-- Begin --
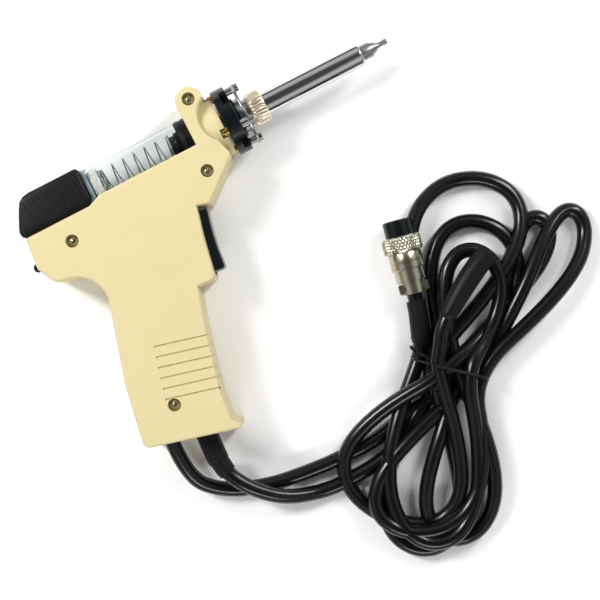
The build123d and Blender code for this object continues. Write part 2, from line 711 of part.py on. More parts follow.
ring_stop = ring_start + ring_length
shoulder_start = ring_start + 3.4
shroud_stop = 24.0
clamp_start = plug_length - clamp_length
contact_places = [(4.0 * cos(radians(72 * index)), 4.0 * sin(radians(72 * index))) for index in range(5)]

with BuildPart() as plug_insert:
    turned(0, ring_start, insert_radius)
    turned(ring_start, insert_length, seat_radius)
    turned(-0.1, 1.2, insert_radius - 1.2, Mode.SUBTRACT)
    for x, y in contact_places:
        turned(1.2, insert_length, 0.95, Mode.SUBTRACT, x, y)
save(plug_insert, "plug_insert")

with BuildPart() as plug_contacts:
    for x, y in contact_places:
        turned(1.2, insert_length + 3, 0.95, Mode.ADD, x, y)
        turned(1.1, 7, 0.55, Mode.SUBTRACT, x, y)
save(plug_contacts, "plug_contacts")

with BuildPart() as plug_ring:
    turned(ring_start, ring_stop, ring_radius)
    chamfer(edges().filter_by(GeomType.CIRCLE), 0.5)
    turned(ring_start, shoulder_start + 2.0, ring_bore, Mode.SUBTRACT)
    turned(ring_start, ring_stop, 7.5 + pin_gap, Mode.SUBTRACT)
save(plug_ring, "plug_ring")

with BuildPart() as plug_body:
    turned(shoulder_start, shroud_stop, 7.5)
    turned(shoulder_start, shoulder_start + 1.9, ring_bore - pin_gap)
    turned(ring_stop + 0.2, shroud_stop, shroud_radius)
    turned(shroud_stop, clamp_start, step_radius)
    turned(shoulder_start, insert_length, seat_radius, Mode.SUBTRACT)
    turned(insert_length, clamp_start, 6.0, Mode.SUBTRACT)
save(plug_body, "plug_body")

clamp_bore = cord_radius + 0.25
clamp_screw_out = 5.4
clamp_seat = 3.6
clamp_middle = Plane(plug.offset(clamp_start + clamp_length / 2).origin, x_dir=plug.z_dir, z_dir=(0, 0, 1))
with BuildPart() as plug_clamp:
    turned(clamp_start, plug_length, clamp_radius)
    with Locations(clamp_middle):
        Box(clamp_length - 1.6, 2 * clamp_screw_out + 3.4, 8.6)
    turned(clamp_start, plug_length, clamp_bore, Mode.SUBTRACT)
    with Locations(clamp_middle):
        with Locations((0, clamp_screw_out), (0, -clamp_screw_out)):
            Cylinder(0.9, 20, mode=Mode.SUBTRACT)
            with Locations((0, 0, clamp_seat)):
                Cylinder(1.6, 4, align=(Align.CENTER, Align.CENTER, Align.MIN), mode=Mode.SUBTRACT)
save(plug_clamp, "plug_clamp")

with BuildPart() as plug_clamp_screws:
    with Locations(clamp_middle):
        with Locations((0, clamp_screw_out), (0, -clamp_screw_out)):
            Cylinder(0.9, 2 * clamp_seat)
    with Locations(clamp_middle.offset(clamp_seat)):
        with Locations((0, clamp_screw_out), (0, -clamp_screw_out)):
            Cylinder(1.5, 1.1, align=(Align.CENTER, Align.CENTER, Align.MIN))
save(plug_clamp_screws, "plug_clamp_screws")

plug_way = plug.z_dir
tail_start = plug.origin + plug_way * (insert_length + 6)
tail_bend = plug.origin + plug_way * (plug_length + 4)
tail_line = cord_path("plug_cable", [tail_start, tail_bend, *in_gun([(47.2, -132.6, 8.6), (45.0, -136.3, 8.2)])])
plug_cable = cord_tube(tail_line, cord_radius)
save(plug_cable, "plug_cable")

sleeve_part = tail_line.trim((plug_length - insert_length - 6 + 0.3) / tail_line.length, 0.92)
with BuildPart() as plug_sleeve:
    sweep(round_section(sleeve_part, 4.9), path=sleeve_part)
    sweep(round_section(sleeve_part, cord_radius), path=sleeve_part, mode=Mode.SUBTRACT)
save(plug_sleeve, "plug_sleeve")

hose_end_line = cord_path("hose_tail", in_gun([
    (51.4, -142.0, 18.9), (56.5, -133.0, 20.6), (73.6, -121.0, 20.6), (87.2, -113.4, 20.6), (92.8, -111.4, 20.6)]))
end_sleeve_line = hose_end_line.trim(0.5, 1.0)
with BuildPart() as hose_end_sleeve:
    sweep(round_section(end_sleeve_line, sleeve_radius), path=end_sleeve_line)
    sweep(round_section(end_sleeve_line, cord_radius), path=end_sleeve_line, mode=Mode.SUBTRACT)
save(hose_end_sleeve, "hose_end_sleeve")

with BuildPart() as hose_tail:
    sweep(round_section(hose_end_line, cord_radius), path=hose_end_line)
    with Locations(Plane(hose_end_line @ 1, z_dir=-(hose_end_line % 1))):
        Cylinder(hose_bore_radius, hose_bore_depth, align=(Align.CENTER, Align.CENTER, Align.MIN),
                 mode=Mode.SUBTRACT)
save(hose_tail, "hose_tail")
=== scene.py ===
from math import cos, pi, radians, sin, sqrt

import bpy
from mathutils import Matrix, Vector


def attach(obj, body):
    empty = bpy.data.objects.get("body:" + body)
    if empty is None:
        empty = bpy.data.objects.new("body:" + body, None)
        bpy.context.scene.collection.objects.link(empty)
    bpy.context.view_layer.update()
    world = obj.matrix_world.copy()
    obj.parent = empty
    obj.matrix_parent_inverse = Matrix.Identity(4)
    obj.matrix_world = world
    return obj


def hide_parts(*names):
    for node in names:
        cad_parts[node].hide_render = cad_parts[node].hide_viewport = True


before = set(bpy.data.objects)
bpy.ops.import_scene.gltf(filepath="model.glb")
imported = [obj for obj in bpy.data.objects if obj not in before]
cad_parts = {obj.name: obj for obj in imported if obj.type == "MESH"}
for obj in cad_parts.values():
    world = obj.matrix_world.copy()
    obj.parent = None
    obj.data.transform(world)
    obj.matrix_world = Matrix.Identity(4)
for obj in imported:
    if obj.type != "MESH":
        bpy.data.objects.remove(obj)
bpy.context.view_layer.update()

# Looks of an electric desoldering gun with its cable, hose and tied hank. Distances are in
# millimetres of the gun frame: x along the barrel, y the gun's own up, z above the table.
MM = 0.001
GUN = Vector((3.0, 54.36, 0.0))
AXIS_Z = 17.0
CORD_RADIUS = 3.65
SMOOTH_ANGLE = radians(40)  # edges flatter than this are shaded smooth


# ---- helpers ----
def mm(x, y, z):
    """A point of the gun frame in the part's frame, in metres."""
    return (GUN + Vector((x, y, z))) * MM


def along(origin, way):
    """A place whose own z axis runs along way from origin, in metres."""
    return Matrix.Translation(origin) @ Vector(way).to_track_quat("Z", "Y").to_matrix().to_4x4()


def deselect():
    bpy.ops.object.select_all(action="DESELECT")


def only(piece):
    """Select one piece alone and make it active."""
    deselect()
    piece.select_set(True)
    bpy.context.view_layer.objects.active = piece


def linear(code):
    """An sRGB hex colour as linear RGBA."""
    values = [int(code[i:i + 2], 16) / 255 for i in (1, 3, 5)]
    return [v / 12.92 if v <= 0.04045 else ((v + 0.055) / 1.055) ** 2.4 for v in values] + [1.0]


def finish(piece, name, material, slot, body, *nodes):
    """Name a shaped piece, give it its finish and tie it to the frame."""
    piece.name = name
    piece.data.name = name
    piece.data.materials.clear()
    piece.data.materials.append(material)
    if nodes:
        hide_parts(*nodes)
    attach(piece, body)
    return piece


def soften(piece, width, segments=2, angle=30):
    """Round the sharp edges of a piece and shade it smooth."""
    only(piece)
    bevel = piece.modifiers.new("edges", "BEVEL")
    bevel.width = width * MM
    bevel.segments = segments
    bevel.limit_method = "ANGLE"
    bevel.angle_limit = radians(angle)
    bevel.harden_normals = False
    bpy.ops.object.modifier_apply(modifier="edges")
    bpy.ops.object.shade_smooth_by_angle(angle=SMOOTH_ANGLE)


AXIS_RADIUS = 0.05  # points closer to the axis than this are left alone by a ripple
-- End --
**Task brief**
Within the material above, transcribe exactly the lines that run from the line holding "with Locations(Plane(hose_end_line @" through the line holding "for node in".

**Exercise response**
    with Locations(Plane(hose_end_line @ 1, z_dir=-(hose_end_line % 1))):
        Cylinder(hose_bore_radius, hose_bore_depth, align=(Align.CENTER, Align.CENTER, Align.MIN),
                 mode=Mode.SUBTRACT)
save(hose_tail, "hose_tail")
=== scene.py ===
from math import cos, pi, radians, sin, sqrt

import bpy
from mathutils import Matrix, Vector


def attach(obj, body):
    empty = bpy.data.objects.get("body:" + body)
    if empty is None:
        empty = bpy.data.objects.new("body:" + body, None)
        bpy.context.scene.collection.objects.link(empty)
    bpy.context.view_layer.update()
    world = obj.matrix_world.copy()
    obj.parent = empty
    obj.matrix_parent_inverse = Matrix.Identity(4)
    obj.matrix_world = world
    return obj


def hide_parts(*names):
    for node in names:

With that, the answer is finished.